The material below contains a line with "make_wheels()" and a line with "for node in". Copy exactly those two lines and all lines between them.

INFORMATION SHOWN:
----
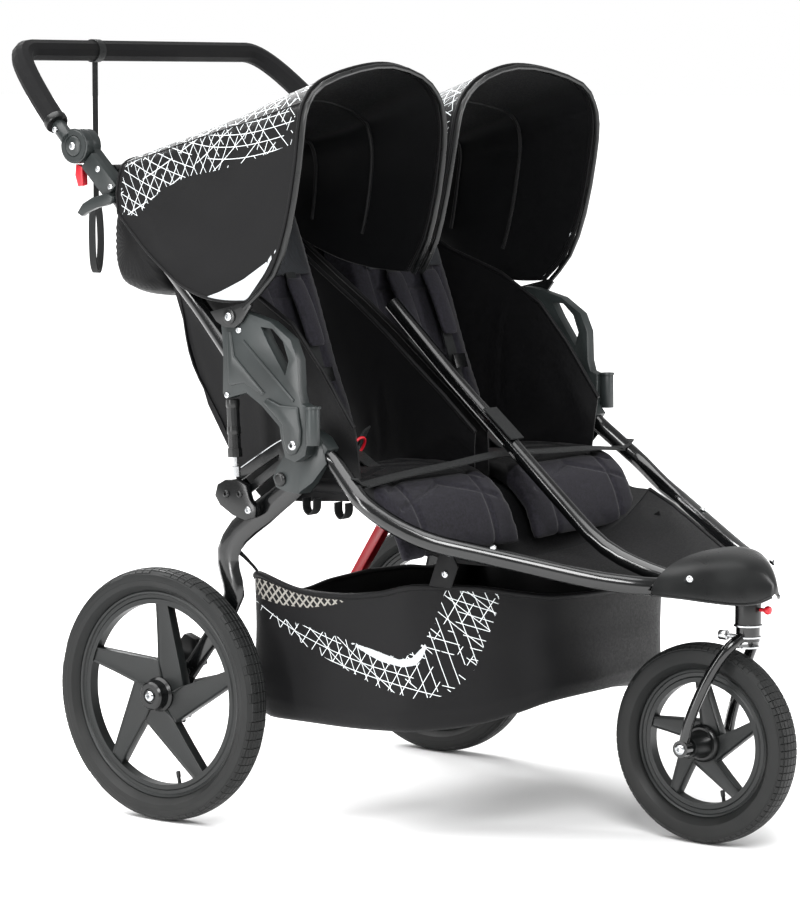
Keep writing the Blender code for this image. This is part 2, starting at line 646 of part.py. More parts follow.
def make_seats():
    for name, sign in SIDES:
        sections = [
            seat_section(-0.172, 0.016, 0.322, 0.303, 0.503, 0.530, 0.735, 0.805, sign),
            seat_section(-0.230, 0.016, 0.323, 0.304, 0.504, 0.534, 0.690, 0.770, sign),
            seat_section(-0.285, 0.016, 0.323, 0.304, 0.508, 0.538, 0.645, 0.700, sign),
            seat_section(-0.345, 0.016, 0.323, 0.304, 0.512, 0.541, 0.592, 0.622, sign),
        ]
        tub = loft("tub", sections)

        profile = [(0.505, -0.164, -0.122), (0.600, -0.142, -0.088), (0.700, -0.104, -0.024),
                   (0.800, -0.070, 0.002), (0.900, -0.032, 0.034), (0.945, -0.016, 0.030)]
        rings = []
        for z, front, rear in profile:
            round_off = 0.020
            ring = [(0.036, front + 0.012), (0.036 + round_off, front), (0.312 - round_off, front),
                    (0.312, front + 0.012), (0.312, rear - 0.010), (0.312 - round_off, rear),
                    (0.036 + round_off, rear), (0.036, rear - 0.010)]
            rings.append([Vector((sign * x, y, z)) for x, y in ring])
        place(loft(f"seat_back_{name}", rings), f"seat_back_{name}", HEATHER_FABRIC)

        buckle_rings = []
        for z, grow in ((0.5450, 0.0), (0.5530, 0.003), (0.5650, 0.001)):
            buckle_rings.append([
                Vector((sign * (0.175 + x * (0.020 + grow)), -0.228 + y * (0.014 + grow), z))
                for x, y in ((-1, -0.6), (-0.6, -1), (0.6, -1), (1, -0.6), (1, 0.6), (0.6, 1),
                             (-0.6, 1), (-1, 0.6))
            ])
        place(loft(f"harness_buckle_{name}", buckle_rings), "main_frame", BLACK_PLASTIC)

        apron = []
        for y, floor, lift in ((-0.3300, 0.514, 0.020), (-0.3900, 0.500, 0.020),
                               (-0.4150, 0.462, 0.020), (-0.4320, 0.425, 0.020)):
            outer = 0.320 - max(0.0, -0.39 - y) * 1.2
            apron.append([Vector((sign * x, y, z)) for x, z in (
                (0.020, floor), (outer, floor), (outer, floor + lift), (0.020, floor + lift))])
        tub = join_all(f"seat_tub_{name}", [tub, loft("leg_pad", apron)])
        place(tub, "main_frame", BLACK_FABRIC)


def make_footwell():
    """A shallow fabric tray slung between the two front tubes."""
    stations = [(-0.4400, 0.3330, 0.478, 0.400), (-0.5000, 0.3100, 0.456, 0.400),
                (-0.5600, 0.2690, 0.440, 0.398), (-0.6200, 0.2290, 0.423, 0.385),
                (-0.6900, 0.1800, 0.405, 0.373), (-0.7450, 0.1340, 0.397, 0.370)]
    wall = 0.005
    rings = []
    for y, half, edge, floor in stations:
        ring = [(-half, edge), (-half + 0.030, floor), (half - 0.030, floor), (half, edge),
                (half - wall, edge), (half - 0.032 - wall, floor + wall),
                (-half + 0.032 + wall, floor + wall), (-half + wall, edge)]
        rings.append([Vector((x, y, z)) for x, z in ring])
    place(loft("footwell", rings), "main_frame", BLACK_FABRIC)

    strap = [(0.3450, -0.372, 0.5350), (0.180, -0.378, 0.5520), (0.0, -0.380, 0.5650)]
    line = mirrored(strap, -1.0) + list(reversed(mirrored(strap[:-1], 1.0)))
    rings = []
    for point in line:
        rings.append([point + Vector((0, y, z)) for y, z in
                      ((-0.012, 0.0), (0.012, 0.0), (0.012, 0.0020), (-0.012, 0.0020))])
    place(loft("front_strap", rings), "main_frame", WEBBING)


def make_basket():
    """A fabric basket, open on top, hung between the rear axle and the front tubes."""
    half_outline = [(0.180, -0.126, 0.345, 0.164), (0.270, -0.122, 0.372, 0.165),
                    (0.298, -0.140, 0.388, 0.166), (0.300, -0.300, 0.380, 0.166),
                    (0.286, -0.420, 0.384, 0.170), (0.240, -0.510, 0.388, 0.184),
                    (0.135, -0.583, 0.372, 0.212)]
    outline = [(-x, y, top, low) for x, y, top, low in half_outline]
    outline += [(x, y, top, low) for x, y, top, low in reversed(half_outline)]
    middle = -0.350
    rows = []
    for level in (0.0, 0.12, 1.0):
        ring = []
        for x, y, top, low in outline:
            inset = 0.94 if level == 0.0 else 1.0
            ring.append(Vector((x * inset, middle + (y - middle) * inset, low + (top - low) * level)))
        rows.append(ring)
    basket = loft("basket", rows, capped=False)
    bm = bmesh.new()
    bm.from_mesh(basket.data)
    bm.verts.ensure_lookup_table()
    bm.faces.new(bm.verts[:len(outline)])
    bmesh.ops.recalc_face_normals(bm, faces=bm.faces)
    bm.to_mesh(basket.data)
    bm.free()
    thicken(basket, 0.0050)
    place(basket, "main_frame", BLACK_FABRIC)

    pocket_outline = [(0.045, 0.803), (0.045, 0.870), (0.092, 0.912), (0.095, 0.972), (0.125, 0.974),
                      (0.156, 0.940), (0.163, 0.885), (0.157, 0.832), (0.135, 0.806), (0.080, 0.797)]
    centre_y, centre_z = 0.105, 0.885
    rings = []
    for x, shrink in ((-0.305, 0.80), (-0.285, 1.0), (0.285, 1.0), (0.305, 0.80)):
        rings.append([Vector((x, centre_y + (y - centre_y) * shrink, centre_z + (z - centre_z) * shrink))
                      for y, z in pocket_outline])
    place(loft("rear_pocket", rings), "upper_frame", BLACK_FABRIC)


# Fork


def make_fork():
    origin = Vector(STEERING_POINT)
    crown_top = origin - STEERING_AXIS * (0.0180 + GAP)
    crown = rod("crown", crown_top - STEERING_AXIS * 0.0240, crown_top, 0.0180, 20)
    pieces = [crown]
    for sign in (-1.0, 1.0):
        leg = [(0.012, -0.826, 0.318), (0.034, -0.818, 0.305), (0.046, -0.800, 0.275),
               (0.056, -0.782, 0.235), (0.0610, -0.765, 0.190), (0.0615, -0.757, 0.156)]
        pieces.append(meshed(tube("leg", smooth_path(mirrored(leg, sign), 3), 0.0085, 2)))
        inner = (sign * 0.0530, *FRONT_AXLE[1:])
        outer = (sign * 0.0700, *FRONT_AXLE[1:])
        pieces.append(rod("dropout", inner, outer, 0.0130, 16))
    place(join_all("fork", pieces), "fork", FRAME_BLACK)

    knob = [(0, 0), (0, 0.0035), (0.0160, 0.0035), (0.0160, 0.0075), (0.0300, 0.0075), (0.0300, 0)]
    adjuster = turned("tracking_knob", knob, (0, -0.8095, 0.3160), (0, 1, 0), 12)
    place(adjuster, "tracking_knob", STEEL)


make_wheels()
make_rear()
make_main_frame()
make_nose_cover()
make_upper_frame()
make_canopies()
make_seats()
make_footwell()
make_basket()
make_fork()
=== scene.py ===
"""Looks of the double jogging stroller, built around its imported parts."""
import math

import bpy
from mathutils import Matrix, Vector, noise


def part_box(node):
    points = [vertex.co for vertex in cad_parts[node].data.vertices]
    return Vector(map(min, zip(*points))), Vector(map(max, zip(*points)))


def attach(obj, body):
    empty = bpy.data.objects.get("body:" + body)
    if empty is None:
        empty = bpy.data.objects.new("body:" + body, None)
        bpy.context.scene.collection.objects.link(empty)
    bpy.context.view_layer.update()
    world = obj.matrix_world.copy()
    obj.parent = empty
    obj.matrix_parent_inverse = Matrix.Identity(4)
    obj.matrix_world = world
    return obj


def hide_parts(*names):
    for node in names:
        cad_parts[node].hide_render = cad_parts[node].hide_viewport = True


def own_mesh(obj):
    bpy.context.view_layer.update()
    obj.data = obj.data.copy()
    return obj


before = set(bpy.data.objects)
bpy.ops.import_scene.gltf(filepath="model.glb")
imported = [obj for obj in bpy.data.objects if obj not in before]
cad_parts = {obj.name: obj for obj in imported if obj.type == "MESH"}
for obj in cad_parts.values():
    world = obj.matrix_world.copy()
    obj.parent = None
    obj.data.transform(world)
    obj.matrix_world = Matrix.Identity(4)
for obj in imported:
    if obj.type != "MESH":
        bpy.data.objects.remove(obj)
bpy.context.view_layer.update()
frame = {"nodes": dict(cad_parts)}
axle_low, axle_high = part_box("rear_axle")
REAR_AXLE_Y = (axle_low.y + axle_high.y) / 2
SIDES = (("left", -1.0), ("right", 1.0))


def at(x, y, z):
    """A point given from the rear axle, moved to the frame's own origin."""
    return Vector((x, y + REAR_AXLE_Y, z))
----
PROBLEM SOLUTION:
make_wheels()
make_rear()
make_main_frame()
make_nose_cover()
make_upper_frame()
make_canopies()
make_seats()
make_footwell()
make_basket()
make_fork()
=== scene.py ===
"""Looks of the double jogging stroller, built around its imported parts."""
import math

import bpy
from mathutils import Matrix, Vector, noise


def part_box(node):
    points = [vertex.co for vertex in cad_parts[node].data.vertices]
    return Vector(map(min, zip(*points))), Vector(map(max, zip(*points)))


def attach(obj, body):
    empty = bpy.data.objects.get("body:" + body)
    if empty is None:
        empty = bpy.data.objects.new("body:" + body, None)
        bpy.context.scene.collection.objects.link(empty)
    bpy.context.view_layer.update()
    world = obj.matrix_world.copy()
    obj.parent = empty
    obj.matrix_parent_inverse = Matrix.Identity(4)
    obj.matrix_world = world
    return obj


def hide_parts(*names):
    for node in names:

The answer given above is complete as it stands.